◆ **DATA PROVIDED**:
(begin)

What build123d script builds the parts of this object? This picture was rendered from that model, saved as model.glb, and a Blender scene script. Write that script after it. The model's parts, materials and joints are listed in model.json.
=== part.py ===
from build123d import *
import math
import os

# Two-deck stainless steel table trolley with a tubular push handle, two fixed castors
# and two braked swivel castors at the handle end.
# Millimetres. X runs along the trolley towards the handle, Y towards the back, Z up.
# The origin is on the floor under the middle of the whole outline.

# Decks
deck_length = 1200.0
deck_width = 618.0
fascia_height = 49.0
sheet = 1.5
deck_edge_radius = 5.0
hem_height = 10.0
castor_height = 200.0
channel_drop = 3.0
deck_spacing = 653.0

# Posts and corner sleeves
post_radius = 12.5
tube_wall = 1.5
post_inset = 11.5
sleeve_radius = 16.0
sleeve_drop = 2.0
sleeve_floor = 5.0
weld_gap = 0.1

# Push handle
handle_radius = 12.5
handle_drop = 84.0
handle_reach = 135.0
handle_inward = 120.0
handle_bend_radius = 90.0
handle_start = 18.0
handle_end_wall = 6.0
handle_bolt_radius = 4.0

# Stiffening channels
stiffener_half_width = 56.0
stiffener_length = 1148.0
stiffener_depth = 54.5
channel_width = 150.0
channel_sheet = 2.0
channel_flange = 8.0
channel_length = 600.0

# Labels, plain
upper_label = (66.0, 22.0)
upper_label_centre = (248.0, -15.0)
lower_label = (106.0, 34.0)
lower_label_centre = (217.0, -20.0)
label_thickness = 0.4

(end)

◆ **SHORT TASK**: Your answer should be exactly the lines of the data above, from the first through the line containing "# The origin".

◆ **ANSWER TO THE TASK**:
What build123d script builds the parts of this object? This picture was rendered from that model, saved as model.glb, and a Blender scene script. Write that script after it. The model's parts, materials and joints are listed in model.json.
=== part.py ===
from build123d import *
import math
import os

# Two-deck stainless steel table trolley with a tubular push handle, two fixed castors
# and two braked swivel castors at the handle end.
# Millimetres. X runs along the trolley towards the handle, Y towards the back, Z up.
# The origin is on the floor under the middle of the whole outline.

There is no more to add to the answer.